Ontario MPP
- In office 1999–2001
- Preceded by: Riding established
- Succeeded by: Greg Sorbara
- Constituency: Vaughan—King—Aurora
- In office 1995–1999
- Preceded by: Greg Sorbara
- Succeeded by: Riding abolished
- Constituency: York Centre

Personal details
- Born: December 24, 1943 Prossedi, Italy
- Died: March 7, 2001 (aged 57) Near Acapulco, Mexico
- Party: Progressive Conservative
- Occupation: Automobile sales

= Al Palladini =

Canadian politician (1943–2001)

Al Palladini (December 24, 1943 - March 7, 2001) was a politician in Ontario, Canada. He was a Progressive Conservative member of the Legislative Assembly of Ontario from 1995 to 2001, and was a cabinet minister in the government of Mike Harris.

==Background==
Palladini was born in Prossedi, Italy. He was the owner of Al Palladini's Pine Tree Lincoln Mercury automobile dealership in Woodbridge, Ontario becoming locally famous for the slogan, "Any Palladini is a pal of mine" in a series of ads conceived by CHUM Radio's Larry MacInnis, and voiced by a young Rick Moranis when he was an announcer at CHUM FM radio in Toronto. He was named Canadian World Auto Marketer of the Year in 1994, and was the Vaughan Outstanding Business Achievement Award the same year. Palladini also served as Chair of the York-Finch General Hospital Foundation, and was a Director of the York University Scholarship Alliance Board.

==Politics==
He was elected in the riding of York Centre in the provincial election of 1995, defeating Liberal Mario Ferri by more than 8,000 votes (the riding had previously been held by high-profile Liberal Greg Sorbara). On June 26, 1995, he was named Minister of Transportation. Following a cabinet shuffle on October 10, 1997, he was named Minister of Economic Development, Trade and Tourism.

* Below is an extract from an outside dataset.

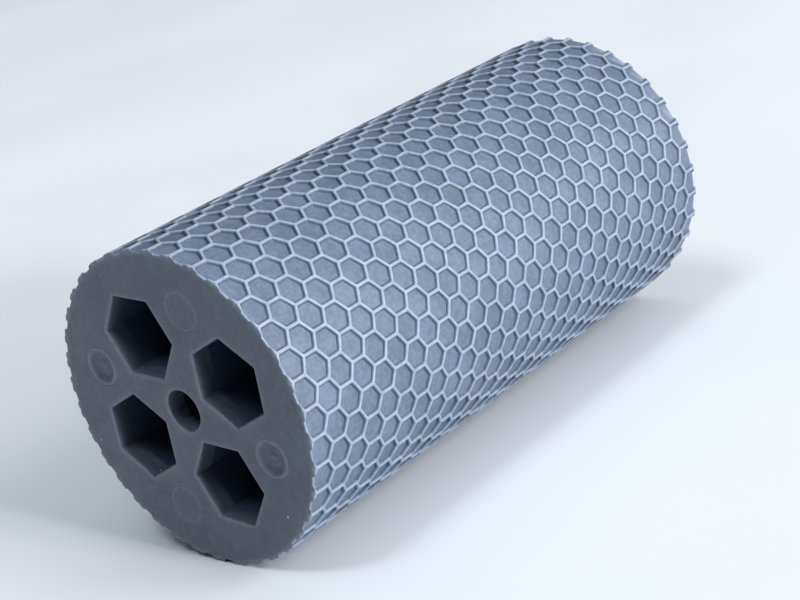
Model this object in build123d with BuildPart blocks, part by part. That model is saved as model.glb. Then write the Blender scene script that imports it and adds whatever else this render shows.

Palladini was re-elected in the provincial election of 1999, defeating Liberal Tony Genco by about 7,500 votes in the redistributed riding of Vaughan—King—Aurora. After the election, his portfolio was renamed "Economic Development and Trade".

In office, Palladini presented himself as a populist while presenting legislation which reduced government services. He was often accused of anti-intellectualism. When he cut back on snowplowing budgets for provincial highways, he suggested that stranded drivers could simply use their cell phones to call for help.

===Cabinet posts===

Harris ministry, Province of Ontario (1995–2002)
Cabinet posts (2)
| Predecessor | Office | Successor |
| Bill Saunderson | Minister of Economic Development, Trade and Tourism 1997–2001 | Bob Runciman |
| Gilles Pouliot | Minister of Transportation 1995–1997 | Tony Clement |

==Resignation and death==
Palladini resigned from cabinet on February 7, 2001, citing personal difficulties. One month later, he unexpectedly died of a heart attack on a golf course while vacationing in Mexico.

==Legacy==
His son Franco and family continued to operate his car dealership for several years until bankruptcy in 2009. There is a community centre named Al Palladini Community Centre in Woodbridge, in his honour.

Ontario's Minister of Energy, Stephen Lecce, gives Al Palladini credit for launching his political career through his effort on his 1999 re-election campaign.